That's how I felt about 2018 Topps Big League.
I admit my longing for Big League devolved into something like a wild goose chase last week, and I ate up a lot of time and gas money in the process of trying to find it.
I went to three different Targets and two different Walmarts in search of the stuff, with only a few rack packs to show for my effort (all from that second Walmart). Those rack packs gave me an itch for more and confirmed what I already suspected from what I'd seen online: this was a set for me. So I went ahead and ordered a Big League hobby box later that same day -- which, thanks to its affordable price point, set me back just a hair under $40(!).
But that should all just speak to how much pure, visceral enjoyment I got out of this set: for my money, it's the most intriguing one I've seen in a long time. I've heard others say it's what Flagship should be and I generally agree with that. The borders are a good start -- non-bordered Flagship is no longer edgy and Big League made me remember how great a basic bordered set could be.
And while I won't lie to myself and say that kids are actually buying it (though I love when case breakers on Twitter unironically try to argue to the contrary), Big League does seem to me to be a good entry-level product for people just entering (or re-entering) the hobby.
And can we just take a minute to talk about the backs?
This, to me, is what a card back should be. Color-coded, nice write-ups, and fun facts that are actually fun -- even Nolan Arenado knows The Office wasn't the same without Michael. My only complaint is that the stat lines are exact replicas of the ones seen in Flagship (don't you have any other fonts, Topps?).
I've often lamented the demise of card backs in recent years, but Topps did good with these.
Big League's inserts are cool, even if they feel a bit like afterthoughts amidst my love for the base set.
Parallels are alive and well in Big League (the blues are exclusive to retail blasters), and while I'd kinda rather have an extra base card per pack instead, I still enjoy these.
Even though I'd found those Walmart rack packs and ordered my box, that still wasn't enough for me: I wanted blasters!
Why? Because you get to cut cards out of the box! HOW AWESOME IS THAT?! It's like Topps knew about my odd-yet-unabashed love for box bottom-esque oddballs. The only other set (of my lifetime, at least) that I can remember having cards embedded inside the box itself was 2009 Upper Deck OPC (which reminds me a lot of Big League, now that I think of it).
My dad secured a couple blasters for me, and I later managed to find one at a local Target a couple days ago (you better believe I specifically scoped out the one with an Ohtani on the back!) -- though my cutting skills definitely need work.
These Players' Weekend cards certainly look like inserts, but they're actually variations within the base checklist.
It's a godsend for me since I was a big fan of the promotion, so much so that I've somewhat started a mini-collection of cardboard featuring Players' Weekend uniforms. (I hesitate to call it a full-blown project since I don't even know if MLB will bring them back again, which let's hope they do.)

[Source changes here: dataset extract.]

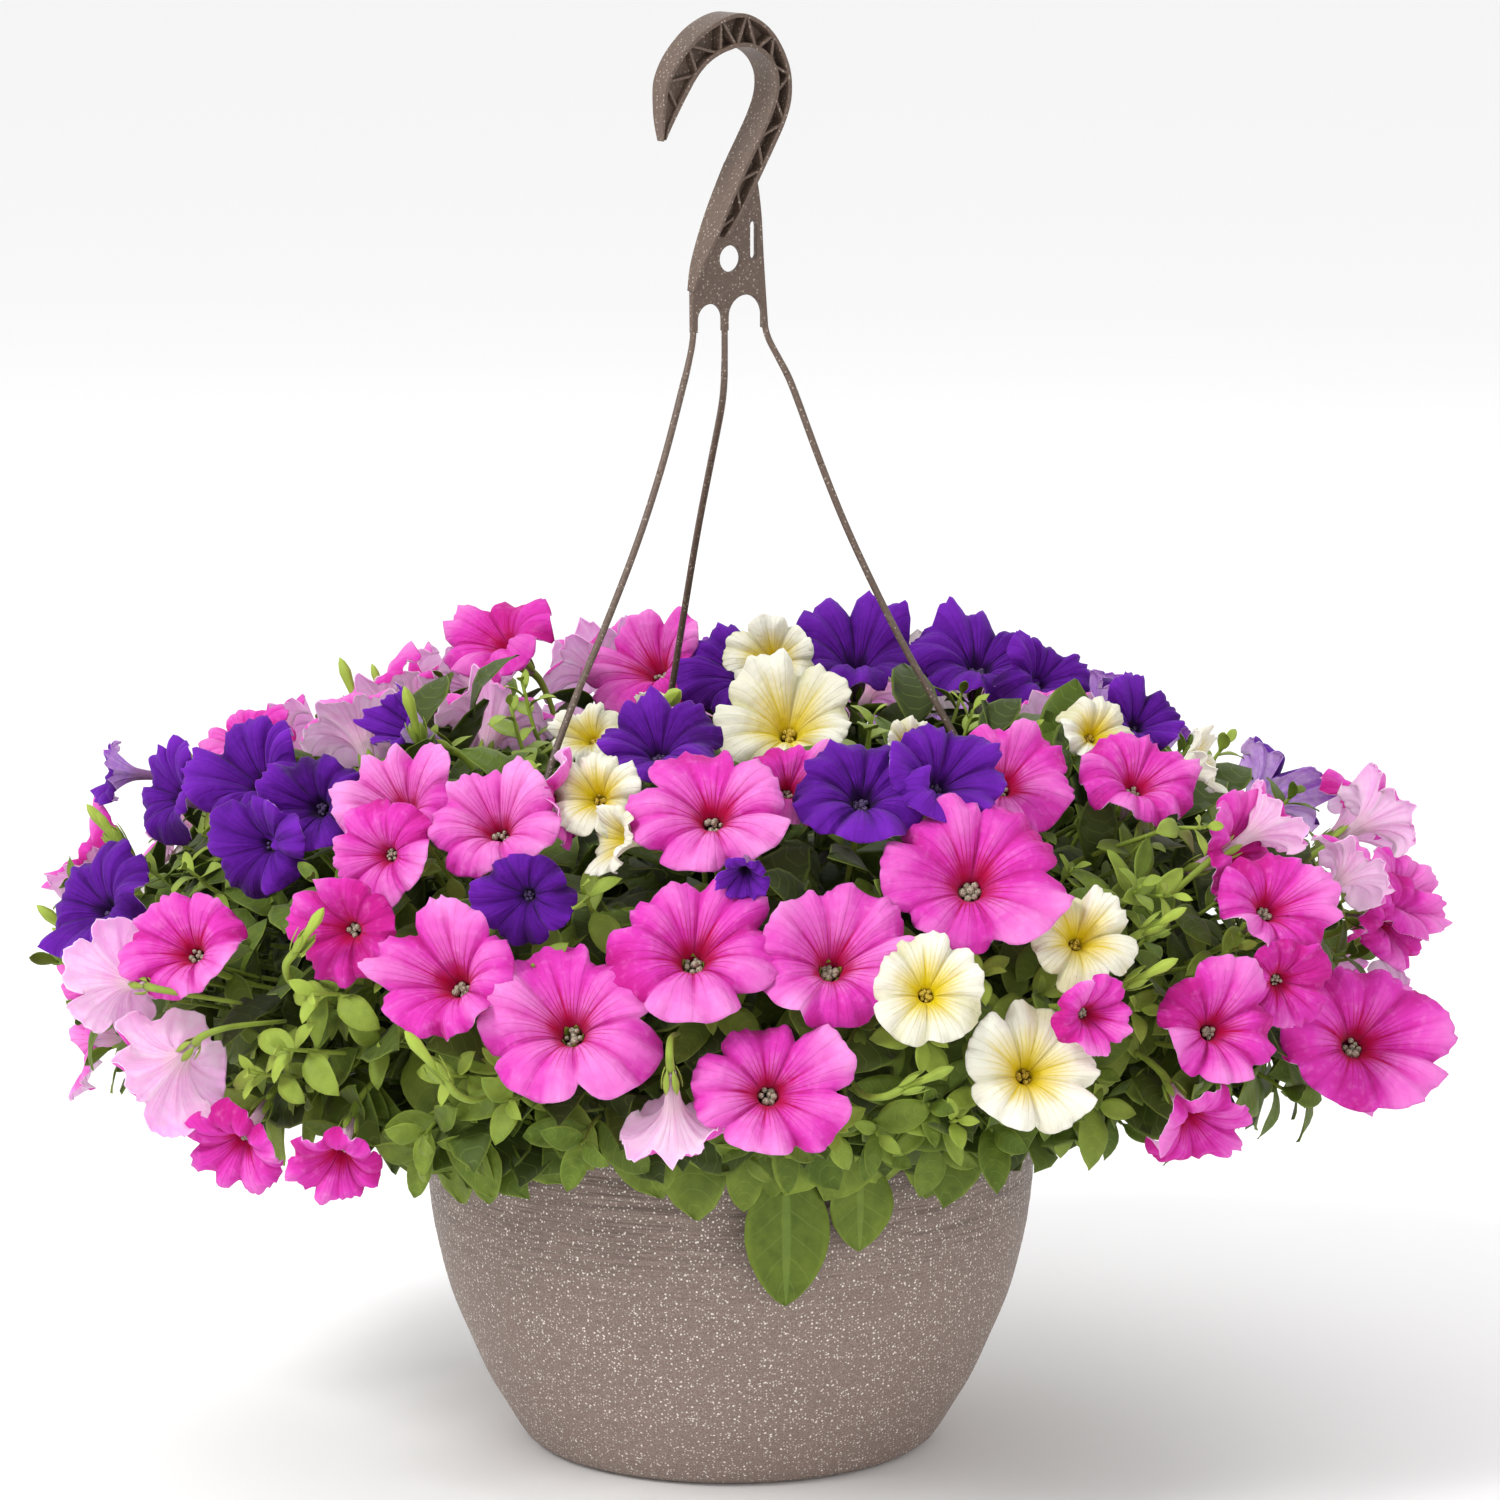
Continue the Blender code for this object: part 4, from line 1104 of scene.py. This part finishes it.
def blade_rings(length, width, droop, fold, wave, rows=9, across=6):
    """One leaf from its stalk along +X, upper face +Z, closed round its thin section."""
    u = np.linspace(0, 1, rows)
    breadth = np.interp(u, *LEAF_OUTLINE)
    bend = -droop * u
    step = length / (rows - 1)
    x = np.concatenate([[0], np.cumsum(np.cos(bend[:-1]) * step)])
    rise = np.concatenate([[0], np.cumsum(np.sin(bend[:-1]) * step)])
    c = np.linspace(-1, 1, across)
    y = 0.5 * width * breadth[:, None] * c
    up = np.abs(y) * math.tan(fold) * (1 - 0.35 * np.abs(c))
    up = up + wave * np.sin(u * 9 + 2)[:, None] * c * np.abs(c)
    z = rise[:, None] + up
    top = np.stack([np.broadcast_to(x[:, None], y.shape), y, z], -1)
    thick = LEAF_EDGE + LEAF_RIB * (1 - np.abs(c)) ** 2 * (1 - u[:, None] * 0.7)
    under = top - np.stack([0 * thick, 0 * thick, thick], -1)
    rings = np.concatenate([top, under[:, ::-1]], axis=1)
    look = np.zeros(rings.shape)
    look[..., 0] = np.concatenate([np.abs(c), np.abs(c[::-1])])
    look[..., 1] = u[:, None]
    return rings, look


def with_paleness(look, pale):
    """The look with a petal's or a leaf's own paleness added."""
    look = look.copy()
    look[..., 2] += pale
    return look


def mound(azimuth, latitude, scale=1.0):
    """A point of the mound's skin, and the way out from it."""
    wide, deep, rise, drop, level = MOUND
    lat, az = math.radians(latitude), math.radians(azimuth)
    flat = max(0.0, math.cos(lat)) ** MOUND_CURVE
    up = math.copysign(abs(math.sin(lat)) ** MOUND_CURVE, lat)
    z = level + up * (rise if up > 0 else drop)
    point = np.array((wide * math.cos(az) * flat * scale, deep * math.sin(az) * flat * scale, z))
    point[2] = level + (z - level) * scale
    out = np.array((math.cos(az) * flat, math.sin(az) * flat, up + 0.12))
    return point, unit(out)


def plant_of(point):
    """Which of the six plants a point belongs to, 1 to 6."""
    azimuth = math.degrees(math.atan2(point[1], point[0]))
    return int(((azimuth - STRANDS["front_left"]) % 360) // 60) + 1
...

I wish Topps used more photos that show the actual nicknames on the backs of the jerseys -- "Chuck Nazty" was the only one I pulled that did -- but nevertheless, it's still a novel idea for a subset.

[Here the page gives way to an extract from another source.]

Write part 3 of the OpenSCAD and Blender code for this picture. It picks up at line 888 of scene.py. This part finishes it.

These "Ballpark Landmarks" are another subset within the base checklist, and they're also a hit with me.
Statues on baseball cards always rule.
Not much deviation from the norm in the legends Topps picked for Big League, but at least they used photos of said legends I'd never seen before.
Card for card, Big League might not wow you in a way that Stadium Club or Archives does.
But don't let that fool you. There might not be any dudes with mascots, nods to old Topps designs, or anything like that here, but Big League is still a just plain solid set, one that I feel Topps did their best to make it as accessible as possible. Only a handful of people might love it as much as I do, but I think that pretty much everyone could find something they like, even if they're only opening a pack or two.
Beauty comes in many forms, and with Big League I think it's a different kind of beauty, a more subdued beauty.
Nothing subdued about the greatness of these, though.
And just when you thought it couldn't get any better, Big League goes ahead and produces something like this (between Big League and Stadium Club, Ichiro has my two favorite cards of the year so far).
I guess the best thing I can say about Topps Big League is this: I had just as much (if not more) fun going through the cards I pulled after the fact than actually opening the packs themselves. I can't say that about many other sets. A lot of times I'll rip a few packs of something and say: well, okay, I've had my fill of that. And even though I've opened a box, three blasters, and four rack packs of Big League, that thrill isn't gone. I still find myself wanting more Big League.
While there's a lot to be said for the consistent, yearly security of Stadium Club, Heritage and the like, having a brand new set, one full of possibilities -- like Topps Big League -- is just as important to me.